Klimczok z Mesznej zimą
- Najlepiej zaparkować w Mesznej przy kościele albo przy cmentarzu,
- Wychodząc i wracając trzeba pilnować szlaku. Trasa zaczyna się żółtym szlakiem, później wybrałem czarny, następnie niebieski. Zejście – żółto – czerwonym, a następnie żółto – czarnym,
- Największą atrakcją jest schronisko na Klimczoku, na zejściu możecie także odpocząć w Chacie na Groniu,
- Na odcinku około 11 km. trzeba podejść i zejść około 700 metrów,
- Można pójść z psem.
Gdzie zaparkować w drodze na Klimczok?
W pochmurny wigilijny dzień 2024 r. wybrałem się na Klimczok (1117 m n.p.m.). Tym razem wybrałem szlak z Mesznej, dosyć podobny do tego z Bystrej, opisywanego już przeze mnie.

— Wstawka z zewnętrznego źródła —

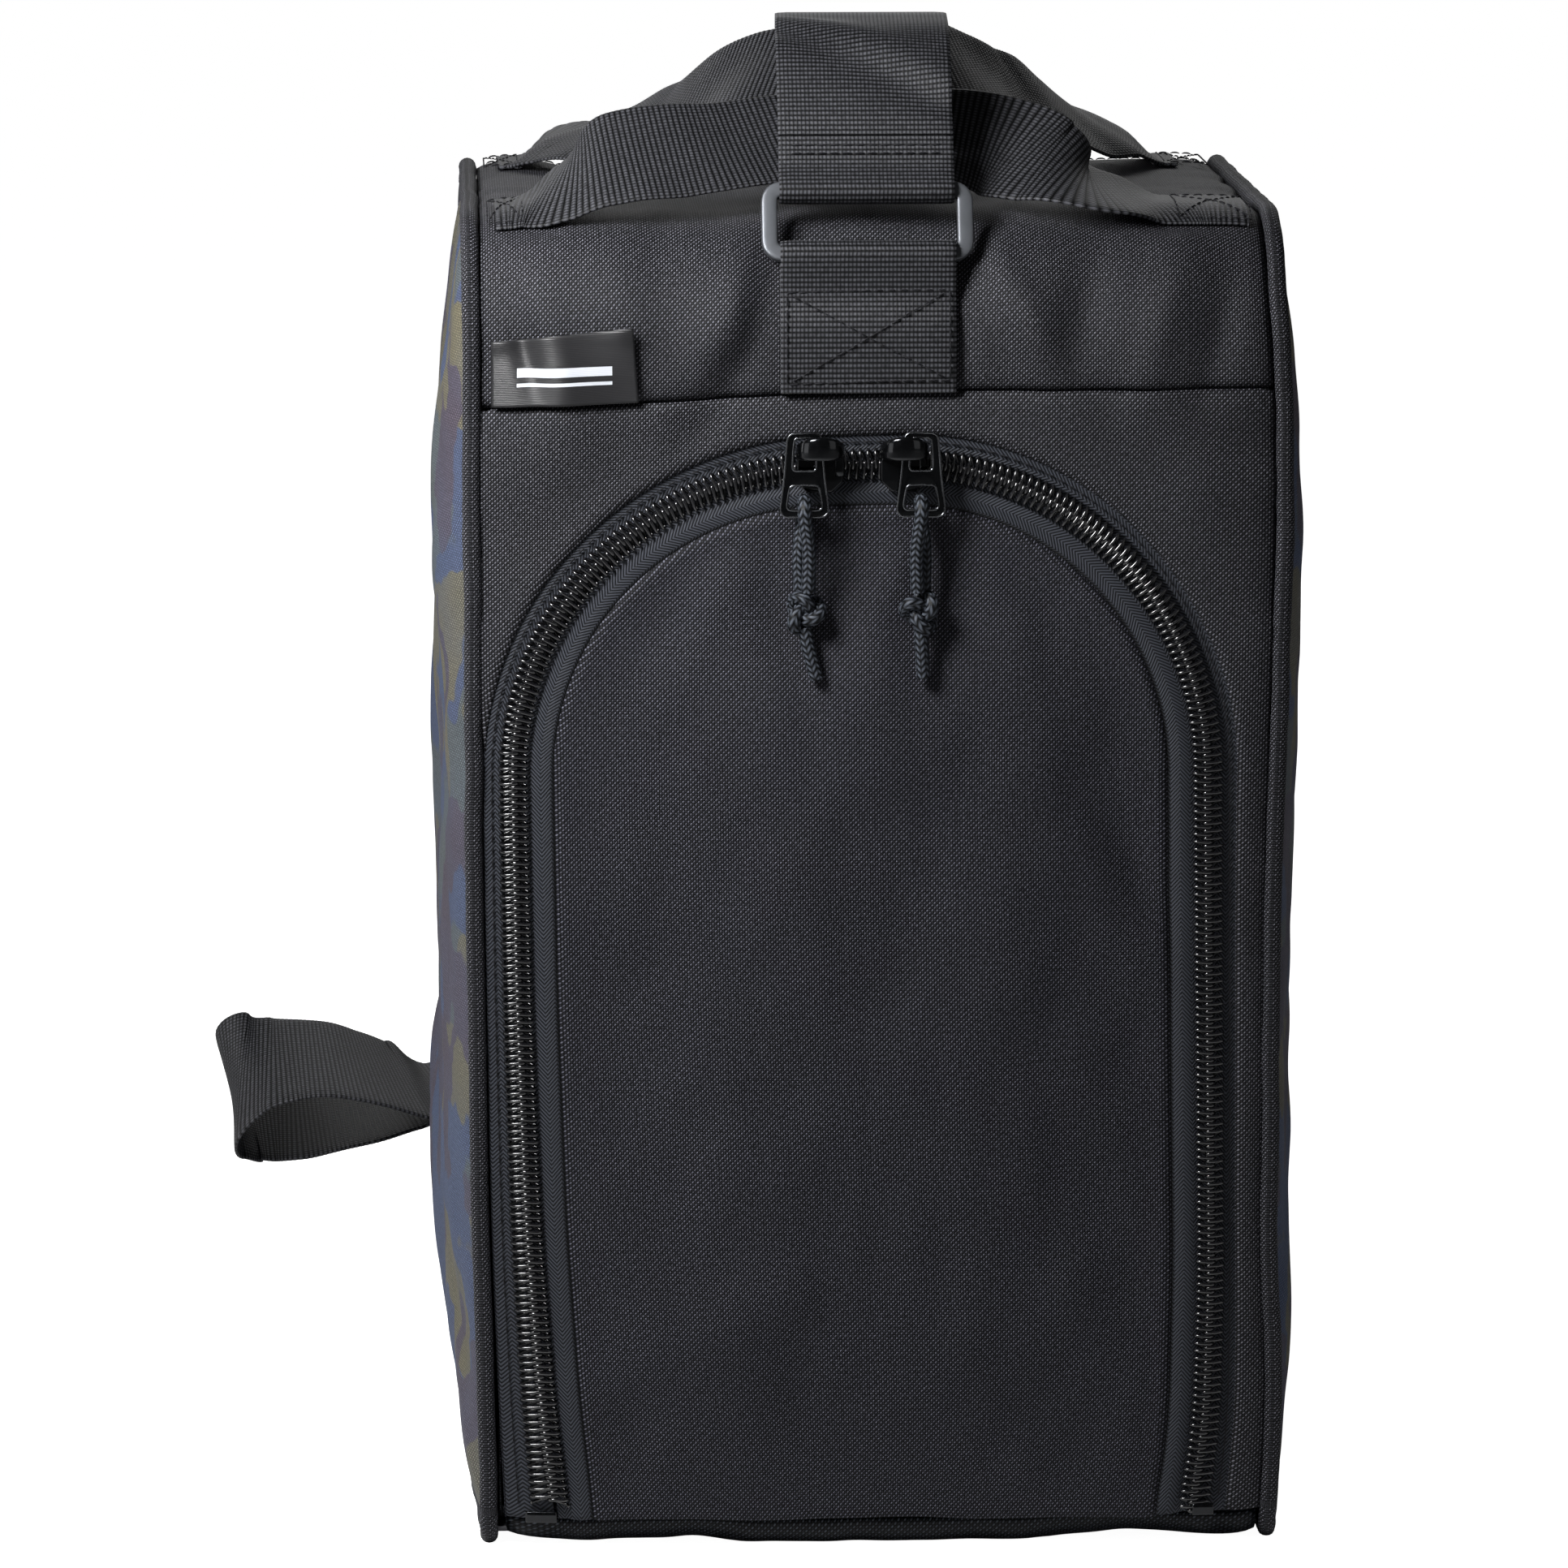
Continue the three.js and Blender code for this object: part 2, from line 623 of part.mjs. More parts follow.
function cordTail() {
  const top = new THREE.Vector3(0, 0, -KNOT_DROP - KNOT_GAP);
  const end = new THREE.Vector3(0, 0, -KNOT_DROP - KNOT_GAP - TAIL);
  return tube(new THREE.LineCurve3(top, end), 2);
}

// One slider with its puller and cord; side is -1 on the left and 1 on the right.
function zipPull(name, side) {
  const group = new THREE.Group();
  const flat = ZIP_HALF_WIDTH - ZIP_CORNER_RADIUS;
  const slider = piece(`${name}_slider`, sliderBody(), blackMetal());
  slider.position.set(ZIP_X + side * flat, FRONT_Y, ZIP_TOP);
  group.add(slider);
  const hanging = new THREE.Group();
  hanging.position.set(slider.position.x + side * PULLER_X, PULLER_Y, ZIP_TOP + PULLER_HANG);
  hanging.add(piece(`${name}_puller`, puller(), blackMetal()));
  hanging.add(piece(`${name}_pull_cord`, cordLoop(), paracord()));
  hanging.add(piece(`${name}_cord_knot`, knot(), paracord()));
  hanging.add(piece(`${name}_cord_tail`, cordTail(), paracord()));
  group.add(hanging);
  return group;
}

// ---- Zip and flap ----
const COIL_LOW = BASE_SEAM_Z + 4.4;
const COIL_FRONT = FRONT_Y - COIL_HEIGHT + 0.3;
const COIL_BACK = FRONT_Y + TAPE_DEPTH - 0.3;

function zipTape(inner, outer) {
  const layer = gussetLayer(TAPE_DEPTH, TAPE_DEPTH + TAPE);
  return layer.intersect(archStrip(inner, outer, FRONT_Y - 20, FRONT_Y + 20, BASE_SEAM_Z + GAP / 2));
}

function zipCoil(inner, outer) {
  return archStrip(inner, outer, COIL_FRONT, COIL_BACK, COIL_LOW);
}

function zipStop(side) {
  const inner = ZIP_X + side * (ZIP_HALF_WIDTH + ZIP_SPLIT);
  const outer = inner + side * COIL_WIDTH;
  return block(
    [Math.min(inner, outer), COIL_FRONT, BASE_SEAM_Z + 0.6],
    [Math.max(inner, outer), COIL_BACK, COIL_LOW - GAP],
  );
}

function flapLayer(outer, inner, reach) {
  return gussetLayer(outer, inner).intersect(
    throughBag(arch(reach, BASE_SEAM_Z + GAP / 2), FRONT_Y - 20, FRONT_Y + 20),
  );
}

function label() {
  return block([-109, FRONT_Y - 1.1, YOKE_Z + 1.5], [-68, FRONT_Y - 0.3, YOKE_Z + 21.5]);
}

// ---- The bag ----
const bag = new THREE.Group();
bag.name = 'boot_bag';

bag.add(piece('front_panel', frontPanel(), blackCloth()));
bag.add(piece('top_panel', topPanel(), blackCloth()));
bag.add(piece('back_panel', backPanel(), blackCloth()));
bag.add(piece('base_panel', basePanel(), baseSheet()));
bag.add(piece('base_board', baseBoard(), greyFoam()));
bag.add(piece('back_foam', backFoam(), greyFoam()));
bag.add(piece('lining', liningBag(), flapCloth()));
bag.add(piece('brand_label', label(), blackWebbing()));

for (const [name, side] of [['left', -1], ['right', 1]]) {
  bag.add(piece(`${name}_side_panel`, sidePanel(side), camoCloth()));
  bag.add(piece(`${name}_side_foam`, sideFoam(side), greyFoam()));
  bag.add(piece(`${name}_piping`, piping(side), blackCloth()));
  bag.add(piece(`${name}_zip_stop`, zipStop(side), blackMetal()));
  bag.add(zipPull(name, side));
}

bag.add(piece('body_zip_tape', zipTape(ZIP_SPLIT, OUTER_TAPE), blackTape()));
bag.add(piece('body_zip_coil', zipCoil(ZIP_SPLIT, ZIP_SPLIT + COIL_WIDTH), blackCoil()));
bag.add(piece('flap_panel', flapLayer(0, CLOTH, -INNER_TAPE - 0.3), flapCloth()));
bag.add(piece('flap_lining', flapLayer(CLOTH + GAP, CLOTH + GAP + LINING, -2), flapCloth()));
bag.add(piece('flap_zip_tape', zipTape(-INNER_TAPE, -ZIP_SPLIT), blackTape()));
bag.add(piece('flap_zip_coil', zipCoil(-ZIP_SPLIT - COIL_WIDTH, -ZIP_SPLIT), blackCoil()));

const frontTab = tabRoute(frontSurface, 0, FRONT_BAR.s, FRONT_BAR.off);
const backTab = tabRoute(backSurface, BACK_TAB_START, BACK_BAR.s, BACK_BAR.off);
bag.add(piece('front_ring_tab', foldedWebbing(frontTab, STRAP_X, WEBBING_WIDE, 36), blackWebbing()));
bag.add(piece('back_ring_tab', foldedWebbing(backTab, STRAP_X, WEBBING_WIDE, 36), blackWebbing()));
bag.add(ringGroup('front', frontPivot, -FRONT_RING_LEAN));
bag.add(ringGroup('back', backPivot, BACK_RING_LEAN));
bag.add(piece('shoulder_strap', webbing(strapStations(), WEBBING_WIDE, 84), blackWebbing()));
bag.add(piece('front_handle', handle(FRONT_HANDLE), blackWebbing()));
bag.add(piece('back_handle', handle(BACK_HANDLE), blackWebbing()));

export default bag;
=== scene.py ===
"""Looks of the boot bag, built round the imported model. Lengths are in millimetres until a mesh is made."""

import json
import math

import bmesh
import bpy
import numpy as np
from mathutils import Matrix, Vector


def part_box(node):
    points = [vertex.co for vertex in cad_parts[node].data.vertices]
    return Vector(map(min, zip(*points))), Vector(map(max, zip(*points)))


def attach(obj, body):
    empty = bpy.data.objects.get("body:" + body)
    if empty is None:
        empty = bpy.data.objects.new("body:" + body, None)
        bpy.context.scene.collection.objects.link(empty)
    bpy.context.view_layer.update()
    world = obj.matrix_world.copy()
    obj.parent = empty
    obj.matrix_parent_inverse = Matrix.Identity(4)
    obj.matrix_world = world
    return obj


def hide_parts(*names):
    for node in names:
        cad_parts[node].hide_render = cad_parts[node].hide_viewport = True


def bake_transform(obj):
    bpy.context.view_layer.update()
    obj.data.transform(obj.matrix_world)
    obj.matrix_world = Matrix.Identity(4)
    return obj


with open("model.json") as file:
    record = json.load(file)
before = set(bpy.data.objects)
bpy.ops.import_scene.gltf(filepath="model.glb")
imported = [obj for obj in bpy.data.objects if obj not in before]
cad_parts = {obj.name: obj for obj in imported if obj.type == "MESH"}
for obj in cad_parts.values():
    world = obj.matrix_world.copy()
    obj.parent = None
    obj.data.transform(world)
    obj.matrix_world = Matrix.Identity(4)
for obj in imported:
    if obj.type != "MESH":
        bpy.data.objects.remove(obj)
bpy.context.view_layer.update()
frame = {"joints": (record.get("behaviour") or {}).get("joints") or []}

MM = 0.001


def box_mm(node):
    """(lowest, highest) corner of a CAD node in millimetres."""
    low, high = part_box(node)
    return np.array(low) / MM, np.array(high) / MM


def joint_mm(name):
    """Where a joint's axis passes, in millimetres."""
    joint = next(j for j in frame["joints"] if j["name"] == name)
    return np.array(joint["pos_m"], float) / MM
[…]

Miejsca do parkowania przy kościele w Mesznej jest bardzo dużo, można zaparkować także nieco wyżej przy cmentarzu, a miejsca parkingowe są dostępne nawet przy samym wejściu na szlak. Ja niepotrzebnie szukałem miejsca parkingowego w okolicach ulicy Szczyrkowskiej, nie róbcie tego – nie warto.
Początek szlaku nie jest wymagający, praktycznie cały czas jest za to zalesiony. Dosyć szybko szlak się rozwidla, ja wybrałem wariant czarny. Ten trochę „kluczy”, przez co aż do rozwidlenia szlaków niemal nie nabiera wysokości. Przypomina bardziej leśny spacer niż górską wyprawę.
Bardziej górsko i stromo zaczyna się robić, kiedy zaczyna się niebieski szlak. Ten długo prowadzi szerokim gościńcem, jest dosyć łagodny, ale konsekwentnie pnie się w górę. Nic dziwnego – tu trzeba pokonać ponad 450 metrów przewyższenia, z niecałych 700 m n.p.m. do wysokości 1052 m n.p.m. – na tej wysokości jest usytuowane schronisko. Męczące i wymagające jest ostanie kilkaset metrów podejścia.
Jaki jest najlepszy szlak na Klimczok?
Jeden z najbardziej rozpoznawalnych i znanych szczytów Beskidu Śląskiego, zaraz po kultowej Szyndzielni, Klimczok to szczyt, na który prowadzi wiele szlaków.
Na szczyt Klimczoka można wejść od każdej strony świata, a to przykładowe warianty:
- – szlak na Klimczok z Bystrej,
- – trasa na Klimczok ze Szczyrku,
- – z Bielska-Białej na Klimczok.
Trasy prowadzące na szczy Klimczoka są zróżnicowane, o różnym stopniu trudności i długości trasy. A najważniejsze – na Klimczoku czeka wspaniałe schronisko.
Schronisko na Klimczoku
No i nareszcie jest – upragniony cel wycieczki, czyli porządne, murowane i oferujące dobrą kuchnię oraz 38 miejsc noclegowych schronisko na Klimczoku.
Niech Was nazwa nie zmyli — Schronisko Górskie PTTK Klimczok stoi na stokach Magury, na wysokości 1034 m n.p.m., do szczytu Klimczoka jest kilkadziesiąt metrów.
Nie wchodziłem tym razem do schroniska, jednak oczekiwanie społeczne zawitania na kolację wigilijną „o czasie” było zbyt duże i musiałem wracać. Psiak też był trochę zmarznięty, dostał michę i wodę, więc miał wystarczający zastrzyk energii. Przy schronisku było śnieżnie i pochmurnie, jak na Klimczok przystało. Wyczytałem gdzieś, że na Klimczoku mało jest dni słonecznych, często pada, a pokrywa śnieżna utrzymuje się od listopada do maja. Czyli idealne warunki dla mnie, pewnie dlatego czuję się tam super.
Zejście z Klimczoka do Mesznej
Zejście nie dostarczyło specjalnych atrakcji, uważajcie jednak na szlak, który lubi pokręcić, nawet na samym dole, przy Chacie na Groniu. Co do tego obiektu, to jest to typowo komercyjne miejsce, żadne tam schronisko. Myślę, że jest tam sporo miejsca do zabawy dla dzieciaków i innych atrakcji. To nie mój klimat, ale takie chaty są też potrzebne.
W okolicach szczytu Nad Bieniatką (861 m n.p.m.) zaczynają się kapliczki drogi krzyżowej ufundowane przez mieszkańców. Są ładne i pasują do tego szlaku. Ten kończy się łagodnym przejściem przy potoku Mesznianka.
Polecam ten szlak! W wigilijny dzień na trasie na Klimczok z Mesznej spotkałem może 10 osób, pewnie w weekend turystów jest znacznie więcej.